> Aim of the exercise
Only the lines from the one holding "Reconstruct the object" through the one holding "INSOLE_THICKNESS = 0.0030" are to be retyped, exactly as they appear, with both boundary lines included.

> Task input

============

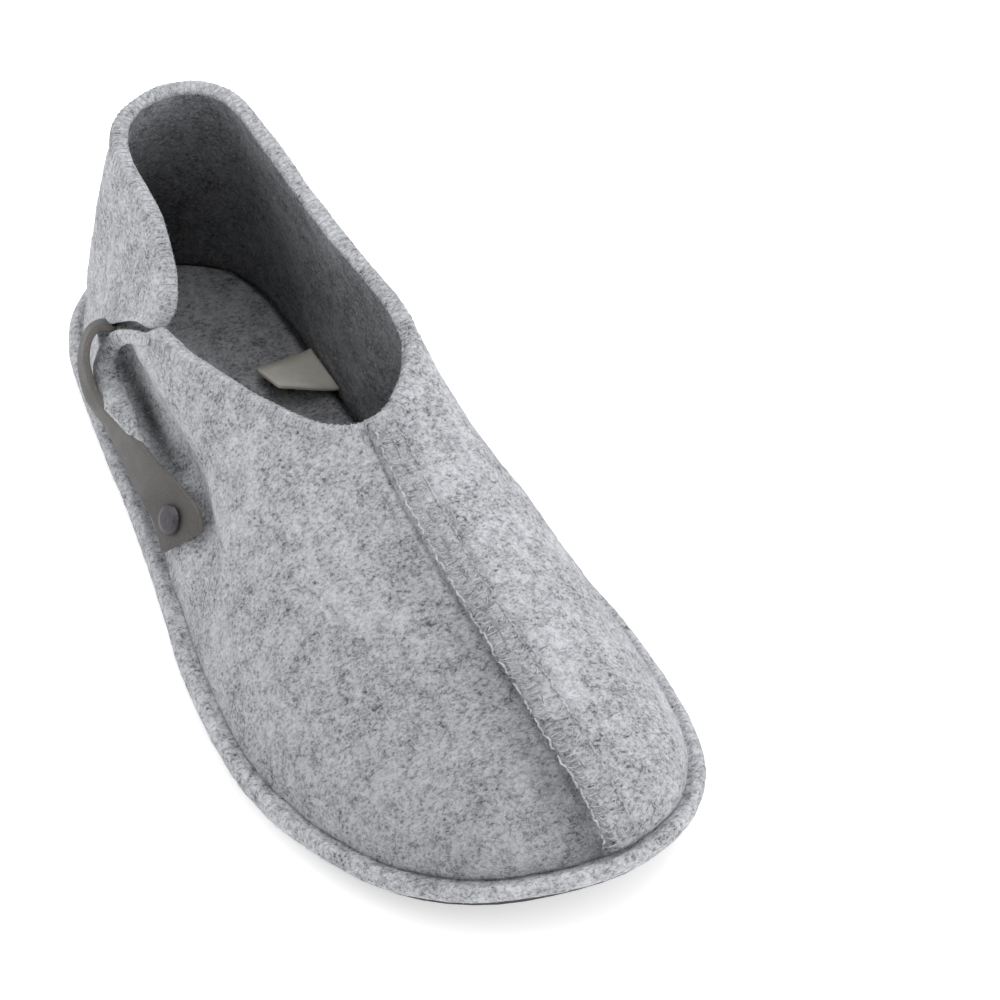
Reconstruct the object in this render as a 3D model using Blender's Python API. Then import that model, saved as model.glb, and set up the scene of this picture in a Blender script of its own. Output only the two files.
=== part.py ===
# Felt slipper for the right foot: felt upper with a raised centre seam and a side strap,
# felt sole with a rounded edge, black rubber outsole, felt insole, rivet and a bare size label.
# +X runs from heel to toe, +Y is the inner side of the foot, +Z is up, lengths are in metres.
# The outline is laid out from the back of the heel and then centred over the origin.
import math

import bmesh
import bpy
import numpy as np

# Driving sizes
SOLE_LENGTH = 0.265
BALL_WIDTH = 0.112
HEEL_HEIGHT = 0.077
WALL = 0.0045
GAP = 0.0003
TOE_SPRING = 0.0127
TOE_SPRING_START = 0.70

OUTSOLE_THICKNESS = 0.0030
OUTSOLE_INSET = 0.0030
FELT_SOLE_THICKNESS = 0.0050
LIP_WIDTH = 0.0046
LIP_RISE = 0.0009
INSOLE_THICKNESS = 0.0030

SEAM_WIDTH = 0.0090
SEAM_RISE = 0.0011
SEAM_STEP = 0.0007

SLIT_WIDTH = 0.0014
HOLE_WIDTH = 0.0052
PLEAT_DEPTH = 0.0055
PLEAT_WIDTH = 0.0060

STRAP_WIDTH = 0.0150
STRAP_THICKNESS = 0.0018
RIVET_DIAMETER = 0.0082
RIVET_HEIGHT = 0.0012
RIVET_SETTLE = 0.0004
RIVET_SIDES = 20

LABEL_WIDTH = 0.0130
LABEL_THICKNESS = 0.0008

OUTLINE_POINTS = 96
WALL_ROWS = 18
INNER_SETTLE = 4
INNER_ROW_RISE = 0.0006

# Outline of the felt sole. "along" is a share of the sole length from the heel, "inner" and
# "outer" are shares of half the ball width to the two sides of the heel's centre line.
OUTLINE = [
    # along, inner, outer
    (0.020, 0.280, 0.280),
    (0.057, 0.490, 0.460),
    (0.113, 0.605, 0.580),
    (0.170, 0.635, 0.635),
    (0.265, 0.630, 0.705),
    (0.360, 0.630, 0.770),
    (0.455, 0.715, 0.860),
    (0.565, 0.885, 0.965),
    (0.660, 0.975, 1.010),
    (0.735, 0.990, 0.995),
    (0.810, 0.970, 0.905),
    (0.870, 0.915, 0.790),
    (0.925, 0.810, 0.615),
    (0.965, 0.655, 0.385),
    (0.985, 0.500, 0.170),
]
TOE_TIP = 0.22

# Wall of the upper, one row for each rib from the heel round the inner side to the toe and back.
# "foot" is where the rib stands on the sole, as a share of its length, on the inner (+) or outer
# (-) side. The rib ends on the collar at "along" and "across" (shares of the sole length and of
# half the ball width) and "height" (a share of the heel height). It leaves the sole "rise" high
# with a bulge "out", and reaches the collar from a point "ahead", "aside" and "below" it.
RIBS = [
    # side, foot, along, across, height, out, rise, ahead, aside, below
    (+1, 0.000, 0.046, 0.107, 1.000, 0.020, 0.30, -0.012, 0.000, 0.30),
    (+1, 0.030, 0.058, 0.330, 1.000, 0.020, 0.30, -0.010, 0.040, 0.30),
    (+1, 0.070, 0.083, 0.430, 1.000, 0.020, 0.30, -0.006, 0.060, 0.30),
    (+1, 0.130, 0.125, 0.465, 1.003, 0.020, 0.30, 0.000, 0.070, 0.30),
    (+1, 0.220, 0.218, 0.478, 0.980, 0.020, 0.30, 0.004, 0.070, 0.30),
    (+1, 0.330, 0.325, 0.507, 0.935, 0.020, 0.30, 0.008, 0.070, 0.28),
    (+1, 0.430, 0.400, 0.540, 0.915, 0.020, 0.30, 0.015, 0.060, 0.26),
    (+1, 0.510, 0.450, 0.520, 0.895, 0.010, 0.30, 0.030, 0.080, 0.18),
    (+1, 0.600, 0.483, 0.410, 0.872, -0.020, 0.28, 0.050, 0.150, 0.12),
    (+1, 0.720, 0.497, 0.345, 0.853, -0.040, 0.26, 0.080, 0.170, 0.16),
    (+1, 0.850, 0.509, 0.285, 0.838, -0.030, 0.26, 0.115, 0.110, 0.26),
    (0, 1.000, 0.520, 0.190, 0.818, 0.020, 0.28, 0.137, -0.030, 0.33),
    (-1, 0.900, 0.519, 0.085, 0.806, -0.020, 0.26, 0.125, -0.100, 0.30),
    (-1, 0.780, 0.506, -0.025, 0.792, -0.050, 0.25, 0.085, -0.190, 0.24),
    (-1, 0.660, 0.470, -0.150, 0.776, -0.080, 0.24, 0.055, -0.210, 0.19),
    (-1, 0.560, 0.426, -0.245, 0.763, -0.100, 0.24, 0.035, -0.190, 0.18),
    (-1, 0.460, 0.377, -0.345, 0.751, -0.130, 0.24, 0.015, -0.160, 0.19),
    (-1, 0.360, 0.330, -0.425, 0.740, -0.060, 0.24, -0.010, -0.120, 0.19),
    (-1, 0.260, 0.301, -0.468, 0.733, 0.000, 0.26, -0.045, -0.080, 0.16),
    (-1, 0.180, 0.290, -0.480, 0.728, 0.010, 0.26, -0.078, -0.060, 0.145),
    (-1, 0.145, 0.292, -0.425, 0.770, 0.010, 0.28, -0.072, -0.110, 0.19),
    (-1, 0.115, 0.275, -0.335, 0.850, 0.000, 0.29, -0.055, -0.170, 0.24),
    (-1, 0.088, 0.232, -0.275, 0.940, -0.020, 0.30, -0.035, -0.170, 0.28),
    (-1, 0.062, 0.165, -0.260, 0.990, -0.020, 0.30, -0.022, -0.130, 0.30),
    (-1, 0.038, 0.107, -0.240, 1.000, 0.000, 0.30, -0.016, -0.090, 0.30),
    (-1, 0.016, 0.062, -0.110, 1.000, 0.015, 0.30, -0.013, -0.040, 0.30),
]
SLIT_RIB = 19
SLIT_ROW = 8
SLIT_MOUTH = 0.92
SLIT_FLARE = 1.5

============

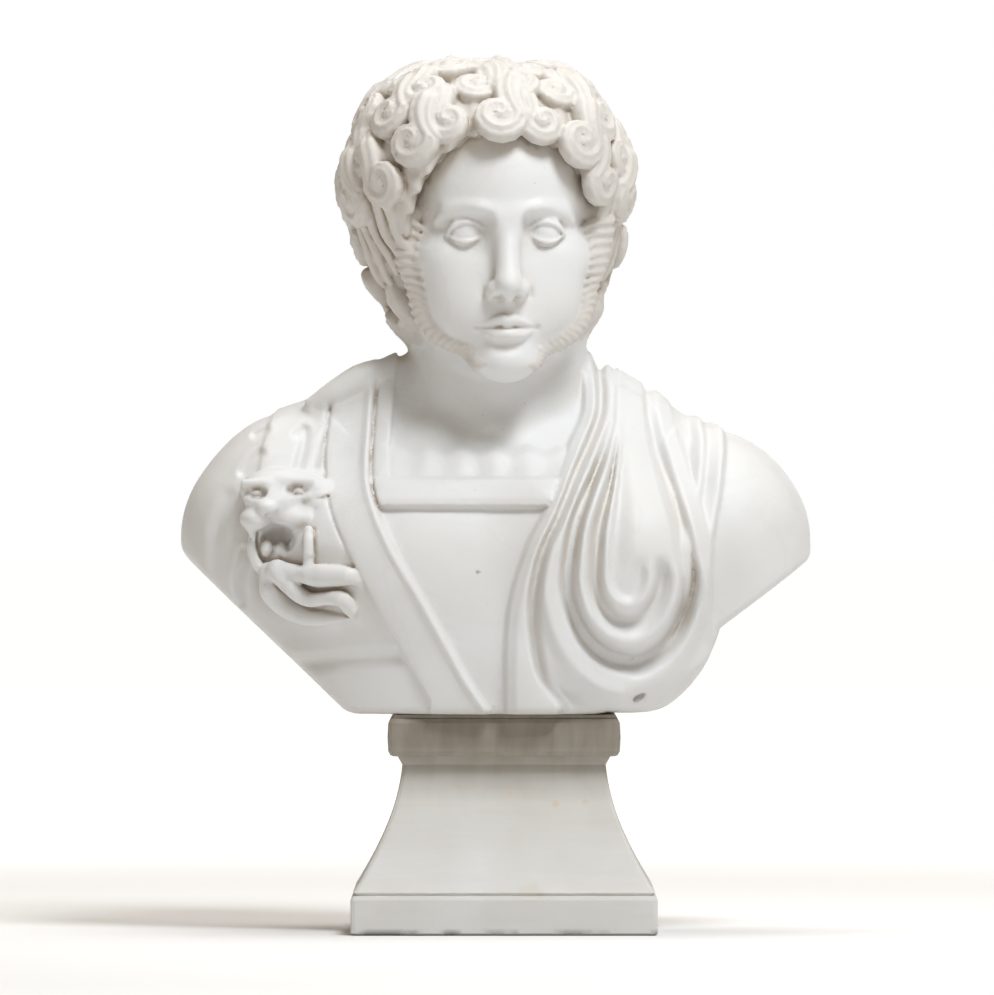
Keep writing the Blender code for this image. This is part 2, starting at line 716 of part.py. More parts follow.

============

> Response below
Reconstruct the object in this render as a 3D model using Blender's Python API. Then import that model, saved as model.glb, and set up the scene of this picture in a Blender script of its own. Output only the two files.
=== part.py ===
# Felt slipper for the right foot: felt upper with a raised centre seam and a side strap,
# felt sole with a rounded edge, black rubber outsole, felt insole, rivet and a bare size label.
# +X runs from heel to toe, +Y is the inner side of the foot, +Z is up, lengths are in metres.
# The outline is laid out from the back of the heel and then centred over the origin.
import math

import bmesh
import bpy
import numpy as np

# Driving sizes
SOLE_LENGTH = 0.265
BALL_WIDTH = 0.112
HEEL_HEIGHT = 0.077
WALL = 0.0045
GAP = 0.0003
TOE_SPRING = 0.0127
TOE_SPRING_START = 0.70

OUTSOLE_THICKNESS = 0.0030
OUTSOLE_INSET = 0.0030
FELT_SOLE_THICKNESS = 0.0050
LIP_WIDTH = 0.0046
LIP_RISE = 0.0009
INSOLE_THICKNESS = 0.0030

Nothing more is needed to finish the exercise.